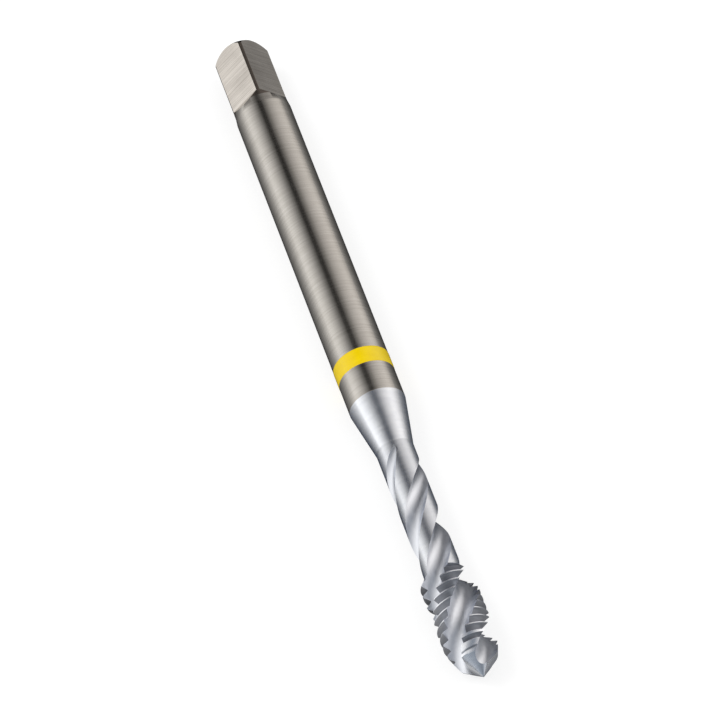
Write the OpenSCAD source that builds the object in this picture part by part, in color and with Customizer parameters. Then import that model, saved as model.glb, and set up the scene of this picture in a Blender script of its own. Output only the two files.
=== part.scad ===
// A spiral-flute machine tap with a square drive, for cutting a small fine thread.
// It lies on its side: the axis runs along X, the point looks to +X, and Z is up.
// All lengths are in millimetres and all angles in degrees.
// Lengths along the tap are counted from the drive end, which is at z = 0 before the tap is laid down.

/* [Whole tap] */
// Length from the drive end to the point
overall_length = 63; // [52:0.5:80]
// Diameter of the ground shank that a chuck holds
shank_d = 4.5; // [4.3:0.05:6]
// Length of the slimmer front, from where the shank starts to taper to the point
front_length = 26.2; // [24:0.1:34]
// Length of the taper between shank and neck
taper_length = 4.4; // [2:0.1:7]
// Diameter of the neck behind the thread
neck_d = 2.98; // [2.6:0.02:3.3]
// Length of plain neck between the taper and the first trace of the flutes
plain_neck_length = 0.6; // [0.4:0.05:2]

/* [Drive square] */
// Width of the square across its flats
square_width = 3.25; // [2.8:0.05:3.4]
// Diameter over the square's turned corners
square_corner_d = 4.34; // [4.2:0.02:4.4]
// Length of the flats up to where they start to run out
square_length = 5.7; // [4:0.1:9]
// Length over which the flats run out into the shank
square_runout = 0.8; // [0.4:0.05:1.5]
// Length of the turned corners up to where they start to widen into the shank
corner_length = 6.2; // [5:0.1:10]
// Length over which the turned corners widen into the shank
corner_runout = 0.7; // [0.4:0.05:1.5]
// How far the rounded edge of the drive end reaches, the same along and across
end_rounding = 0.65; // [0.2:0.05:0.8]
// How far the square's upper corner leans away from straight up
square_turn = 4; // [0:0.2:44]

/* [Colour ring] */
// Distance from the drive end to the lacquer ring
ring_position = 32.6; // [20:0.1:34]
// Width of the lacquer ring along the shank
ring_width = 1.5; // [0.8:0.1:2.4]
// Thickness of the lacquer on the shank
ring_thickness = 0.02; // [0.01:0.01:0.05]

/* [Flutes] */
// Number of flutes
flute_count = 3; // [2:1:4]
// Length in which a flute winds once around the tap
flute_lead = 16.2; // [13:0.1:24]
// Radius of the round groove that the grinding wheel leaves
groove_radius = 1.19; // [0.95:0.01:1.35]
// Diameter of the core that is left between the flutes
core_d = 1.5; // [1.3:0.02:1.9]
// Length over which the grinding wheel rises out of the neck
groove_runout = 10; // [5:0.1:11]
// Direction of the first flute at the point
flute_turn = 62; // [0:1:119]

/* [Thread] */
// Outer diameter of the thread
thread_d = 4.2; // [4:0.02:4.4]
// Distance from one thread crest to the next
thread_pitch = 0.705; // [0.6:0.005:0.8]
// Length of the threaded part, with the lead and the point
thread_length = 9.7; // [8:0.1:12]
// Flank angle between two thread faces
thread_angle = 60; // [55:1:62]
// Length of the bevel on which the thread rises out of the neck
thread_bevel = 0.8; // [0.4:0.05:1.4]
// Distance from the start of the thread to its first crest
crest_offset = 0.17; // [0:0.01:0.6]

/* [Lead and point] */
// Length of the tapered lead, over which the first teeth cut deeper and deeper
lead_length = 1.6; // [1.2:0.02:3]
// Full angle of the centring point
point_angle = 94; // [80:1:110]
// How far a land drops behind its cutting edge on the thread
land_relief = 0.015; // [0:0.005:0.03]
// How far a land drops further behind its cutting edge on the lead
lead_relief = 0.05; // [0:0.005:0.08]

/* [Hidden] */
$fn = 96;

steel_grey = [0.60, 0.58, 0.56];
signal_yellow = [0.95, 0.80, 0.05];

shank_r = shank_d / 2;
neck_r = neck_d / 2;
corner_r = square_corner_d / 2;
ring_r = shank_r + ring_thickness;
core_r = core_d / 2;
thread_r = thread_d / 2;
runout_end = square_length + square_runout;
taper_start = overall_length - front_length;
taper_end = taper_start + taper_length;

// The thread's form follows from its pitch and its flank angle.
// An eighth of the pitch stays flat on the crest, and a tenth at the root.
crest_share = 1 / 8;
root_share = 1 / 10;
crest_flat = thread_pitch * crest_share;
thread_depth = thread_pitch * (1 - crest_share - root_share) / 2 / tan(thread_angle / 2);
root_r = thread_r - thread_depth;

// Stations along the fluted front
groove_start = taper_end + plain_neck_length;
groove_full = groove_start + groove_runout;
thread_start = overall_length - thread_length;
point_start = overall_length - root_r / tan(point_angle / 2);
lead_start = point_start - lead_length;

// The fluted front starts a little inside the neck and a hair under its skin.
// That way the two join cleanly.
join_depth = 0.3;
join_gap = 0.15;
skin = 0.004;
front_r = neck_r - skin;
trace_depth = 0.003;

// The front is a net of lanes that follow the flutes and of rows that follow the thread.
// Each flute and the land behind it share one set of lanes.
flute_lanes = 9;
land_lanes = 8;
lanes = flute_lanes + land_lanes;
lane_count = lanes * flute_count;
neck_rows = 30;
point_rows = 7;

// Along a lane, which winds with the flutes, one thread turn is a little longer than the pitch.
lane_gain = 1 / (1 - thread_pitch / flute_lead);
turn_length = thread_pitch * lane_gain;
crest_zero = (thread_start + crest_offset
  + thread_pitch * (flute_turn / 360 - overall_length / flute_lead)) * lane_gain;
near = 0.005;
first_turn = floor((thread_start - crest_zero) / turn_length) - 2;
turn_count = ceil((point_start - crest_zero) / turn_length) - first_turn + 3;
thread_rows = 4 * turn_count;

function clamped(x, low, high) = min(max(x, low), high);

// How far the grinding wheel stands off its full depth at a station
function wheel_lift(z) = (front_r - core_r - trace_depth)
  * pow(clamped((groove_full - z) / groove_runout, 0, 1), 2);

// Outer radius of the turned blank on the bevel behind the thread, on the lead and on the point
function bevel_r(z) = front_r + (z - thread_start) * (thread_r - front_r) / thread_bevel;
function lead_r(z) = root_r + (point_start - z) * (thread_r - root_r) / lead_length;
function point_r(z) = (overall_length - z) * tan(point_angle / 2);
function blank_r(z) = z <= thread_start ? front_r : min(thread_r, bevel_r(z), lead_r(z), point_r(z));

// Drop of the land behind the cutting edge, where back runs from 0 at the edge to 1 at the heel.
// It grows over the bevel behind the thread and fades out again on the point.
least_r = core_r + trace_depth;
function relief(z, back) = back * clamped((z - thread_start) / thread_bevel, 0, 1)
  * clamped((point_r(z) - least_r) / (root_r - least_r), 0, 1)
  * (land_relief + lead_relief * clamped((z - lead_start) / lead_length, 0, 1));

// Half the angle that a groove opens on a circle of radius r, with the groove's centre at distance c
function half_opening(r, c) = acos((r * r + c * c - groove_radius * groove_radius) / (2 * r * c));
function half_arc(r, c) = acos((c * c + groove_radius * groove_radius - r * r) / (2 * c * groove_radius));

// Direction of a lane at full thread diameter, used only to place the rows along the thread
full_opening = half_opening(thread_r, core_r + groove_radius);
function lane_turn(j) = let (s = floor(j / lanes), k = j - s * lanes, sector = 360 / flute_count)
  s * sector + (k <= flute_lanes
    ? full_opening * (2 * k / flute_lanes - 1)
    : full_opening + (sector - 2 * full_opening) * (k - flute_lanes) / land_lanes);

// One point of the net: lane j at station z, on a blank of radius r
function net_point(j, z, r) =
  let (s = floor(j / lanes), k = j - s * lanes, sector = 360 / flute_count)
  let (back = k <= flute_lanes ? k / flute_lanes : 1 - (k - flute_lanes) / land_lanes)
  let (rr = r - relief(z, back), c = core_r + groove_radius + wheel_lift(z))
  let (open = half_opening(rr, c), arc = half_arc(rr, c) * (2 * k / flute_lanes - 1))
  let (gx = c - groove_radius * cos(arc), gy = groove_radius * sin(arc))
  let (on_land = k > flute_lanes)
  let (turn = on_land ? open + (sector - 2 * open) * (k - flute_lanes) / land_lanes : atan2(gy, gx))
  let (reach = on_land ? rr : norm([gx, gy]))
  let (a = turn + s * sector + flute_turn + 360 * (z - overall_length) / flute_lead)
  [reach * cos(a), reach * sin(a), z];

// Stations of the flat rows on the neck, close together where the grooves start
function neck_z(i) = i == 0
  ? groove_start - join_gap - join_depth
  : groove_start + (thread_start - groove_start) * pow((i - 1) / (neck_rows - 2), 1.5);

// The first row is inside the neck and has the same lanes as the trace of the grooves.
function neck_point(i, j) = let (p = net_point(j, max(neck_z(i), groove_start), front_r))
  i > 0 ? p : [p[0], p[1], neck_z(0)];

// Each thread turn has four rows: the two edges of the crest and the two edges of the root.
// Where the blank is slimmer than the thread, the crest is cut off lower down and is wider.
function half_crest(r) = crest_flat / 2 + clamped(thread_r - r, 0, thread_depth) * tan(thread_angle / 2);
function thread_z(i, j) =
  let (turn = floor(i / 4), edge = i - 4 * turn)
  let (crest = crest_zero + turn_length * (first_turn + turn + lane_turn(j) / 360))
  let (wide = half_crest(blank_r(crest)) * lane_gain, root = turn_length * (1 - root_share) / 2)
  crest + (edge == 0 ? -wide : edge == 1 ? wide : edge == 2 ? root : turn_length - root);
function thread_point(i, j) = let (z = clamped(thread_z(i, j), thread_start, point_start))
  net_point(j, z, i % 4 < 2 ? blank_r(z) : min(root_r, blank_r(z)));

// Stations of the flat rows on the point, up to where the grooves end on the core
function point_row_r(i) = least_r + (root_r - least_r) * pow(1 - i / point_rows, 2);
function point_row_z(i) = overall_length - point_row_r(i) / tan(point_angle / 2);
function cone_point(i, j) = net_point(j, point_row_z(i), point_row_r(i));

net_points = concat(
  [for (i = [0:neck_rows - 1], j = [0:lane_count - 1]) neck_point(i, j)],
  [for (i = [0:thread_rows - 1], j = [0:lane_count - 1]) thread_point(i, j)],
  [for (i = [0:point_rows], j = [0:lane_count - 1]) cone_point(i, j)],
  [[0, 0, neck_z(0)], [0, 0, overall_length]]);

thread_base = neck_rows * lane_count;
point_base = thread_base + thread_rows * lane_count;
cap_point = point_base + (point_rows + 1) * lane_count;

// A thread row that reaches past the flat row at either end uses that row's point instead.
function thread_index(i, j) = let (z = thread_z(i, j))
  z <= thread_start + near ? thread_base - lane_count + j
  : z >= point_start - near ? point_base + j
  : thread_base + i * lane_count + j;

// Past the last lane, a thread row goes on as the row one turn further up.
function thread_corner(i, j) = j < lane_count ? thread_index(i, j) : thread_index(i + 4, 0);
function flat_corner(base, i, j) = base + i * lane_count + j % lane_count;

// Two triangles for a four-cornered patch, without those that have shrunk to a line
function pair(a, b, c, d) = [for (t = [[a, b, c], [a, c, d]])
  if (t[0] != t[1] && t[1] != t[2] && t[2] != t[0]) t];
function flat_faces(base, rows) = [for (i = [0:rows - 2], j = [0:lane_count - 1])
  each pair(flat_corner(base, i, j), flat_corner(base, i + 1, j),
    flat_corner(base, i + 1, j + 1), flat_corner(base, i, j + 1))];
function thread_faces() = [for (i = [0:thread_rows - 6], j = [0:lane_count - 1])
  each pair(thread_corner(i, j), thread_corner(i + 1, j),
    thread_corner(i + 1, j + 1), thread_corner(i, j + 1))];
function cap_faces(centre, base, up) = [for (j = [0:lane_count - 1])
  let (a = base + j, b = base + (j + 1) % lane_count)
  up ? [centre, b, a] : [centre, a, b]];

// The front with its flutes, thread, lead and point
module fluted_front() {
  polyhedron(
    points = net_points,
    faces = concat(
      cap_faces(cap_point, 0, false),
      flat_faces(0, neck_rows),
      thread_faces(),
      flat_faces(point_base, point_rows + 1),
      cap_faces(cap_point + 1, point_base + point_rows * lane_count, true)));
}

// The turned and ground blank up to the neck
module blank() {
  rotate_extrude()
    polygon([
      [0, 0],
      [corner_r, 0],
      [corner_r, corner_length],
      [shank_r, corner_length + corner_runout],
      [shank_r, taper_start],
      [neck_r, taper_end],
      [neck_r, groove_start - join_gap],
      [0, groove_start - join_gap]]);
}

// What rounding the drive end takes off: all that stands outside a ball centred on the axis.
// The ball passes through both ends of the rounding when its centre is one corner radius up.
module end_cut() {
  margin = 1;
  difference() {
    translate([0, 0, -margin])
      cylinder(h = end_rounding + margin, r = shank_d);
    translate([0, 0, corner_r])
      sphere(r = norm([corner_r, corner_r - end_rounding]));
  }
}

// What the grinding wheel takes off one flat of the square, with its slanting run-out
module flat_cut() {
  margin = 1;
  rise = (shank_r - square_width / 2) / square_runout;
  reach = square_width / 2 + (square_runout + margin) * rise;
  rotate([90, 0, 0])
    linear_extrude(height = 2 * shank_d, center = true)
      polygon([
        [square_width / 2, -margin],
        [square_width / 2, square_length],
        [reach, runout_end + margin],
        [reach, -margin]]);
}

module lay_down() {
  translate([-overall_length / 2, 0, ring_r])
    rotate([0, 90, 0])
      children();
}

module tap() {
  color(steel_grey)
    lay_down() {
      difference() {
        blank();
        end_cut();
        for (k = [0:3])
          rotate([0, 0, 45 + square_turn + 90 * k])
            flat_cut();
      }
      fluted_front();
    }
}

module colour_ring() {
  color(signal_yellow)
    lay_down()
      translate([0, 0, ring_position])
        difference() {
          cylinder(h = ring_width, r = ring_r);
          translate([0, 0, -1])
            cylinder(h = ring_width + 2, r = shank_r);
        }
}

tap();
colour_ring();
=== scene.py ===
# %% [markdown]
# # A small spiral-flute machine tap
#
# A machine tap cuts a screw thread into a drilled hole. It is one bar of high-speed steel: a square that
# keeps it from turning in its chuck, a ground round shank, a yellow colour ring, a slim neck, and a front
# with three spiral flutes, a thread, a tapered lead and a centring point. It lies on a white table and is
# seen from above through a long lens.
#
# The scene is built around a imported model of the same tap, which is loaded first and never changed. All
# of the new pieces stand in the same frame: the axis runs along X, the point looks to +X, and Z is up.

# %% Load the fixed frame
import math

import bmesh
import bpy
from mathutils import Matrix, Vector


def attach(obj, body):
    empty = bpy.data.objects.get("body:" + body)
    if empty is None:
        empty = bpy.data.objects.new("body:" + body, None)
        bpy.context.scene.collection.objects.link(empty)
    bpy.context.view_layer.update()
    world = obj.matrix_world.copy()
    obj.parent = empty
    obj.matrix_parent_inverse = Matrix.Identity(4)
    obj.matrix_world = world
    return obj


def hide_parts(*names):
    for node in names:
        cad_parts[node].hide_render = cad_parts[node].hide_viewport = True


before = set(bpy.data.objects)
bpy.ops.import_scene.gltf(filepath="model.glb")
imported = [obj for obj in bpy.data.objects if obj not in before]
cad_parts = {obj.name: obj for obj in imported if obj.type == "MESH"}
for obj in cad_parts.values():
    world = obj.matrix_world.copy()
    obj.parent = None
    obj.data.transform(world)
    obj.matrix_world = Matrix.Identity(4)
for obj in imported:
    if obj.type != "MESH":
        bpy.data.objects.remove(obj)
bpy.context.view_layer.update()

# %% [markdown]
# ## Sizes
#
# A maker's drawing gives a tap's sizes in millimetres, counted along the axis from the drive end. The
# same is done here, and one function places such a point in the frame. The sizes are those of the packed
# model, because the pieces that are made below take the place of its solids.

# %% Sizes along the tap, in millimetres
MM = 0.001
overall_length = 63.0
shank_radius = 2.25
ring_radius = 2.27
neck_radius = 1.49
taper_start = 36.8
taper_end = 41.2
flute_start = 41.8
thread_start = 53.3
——
The lines to quote run from the one containing "its slanting run-out" to the one containing "if empty is". Quote them exactly, with both of those lines, and nothing else.

**ANSWER TO THIS PROBLEM:**
// What the grinding wheel takes off one flat of the square, with its slanting run-out
module flat_cut() {
  margin = 1;
  rise = (shank_r - square_width / 2) / square_runout;
  reach = square_width / 2 + (square_runout + margin) * rise;
  rotate([90, 0, 0])
    linear_extrude(height = 2 * shank_d, center = true)
      polygon([
        [square_width / 2, -margin],
        [square_width / 2, square_length],
        [reach, runout_end + margin],
        [reach, -margin]]);
}

module lay_down() {
  translate([-overall_length / 2, 0, ring_r])
    rotate([0, 90, 0])
      children();
}

module tap() {
  color(steel_grey)
    lay_down() {
      difference() {
        blank();
        end_cut();
        for (k = [0:3])
          rotate([0, 0, 45 + square_turn + 90 * k])
            flat_cut();
      }
      fluted_front();
    }
}

module colour_ring() {
  color(signal_yellow)
    lay_down()
      translate([0, 0, ring_position])
        difference() {
          cylinder(h = ring_width, r = ring_r);
          translate([0, 0, -1])
            cylinder(h = ring_width + 2, r = shank_r);
        }
}

tap();
colour_ring();
=== scene.py ===
# %% [markdown]
# # A small spiral-flute machine tap
#
# A machine tap cuts a screw thread into a drilled hole. It is one bar of high-speed steel: a square that
# keeps it from turning in its chuck, a ground round shank, a yellow colour ring, a slim neck, and a front
# with three spiral flutes, a thread, a tapered lead and a centring point. It lies on a white table and is
# seen from above through a long lens.
#
# The scene is built around a imported model of the same tap, which is loaded first and never changed. All
# of the new pieces stand in the same frame: the axis runs along X, the point looks to +X, and Z is up.

# %% Load the fixed frame
import math

import bmesh
import bpy
from mathutils import Matrix, Vector


def attach(obj, body):
    empty = bpy.data.objects.get("body:" + body)
    if empty is None:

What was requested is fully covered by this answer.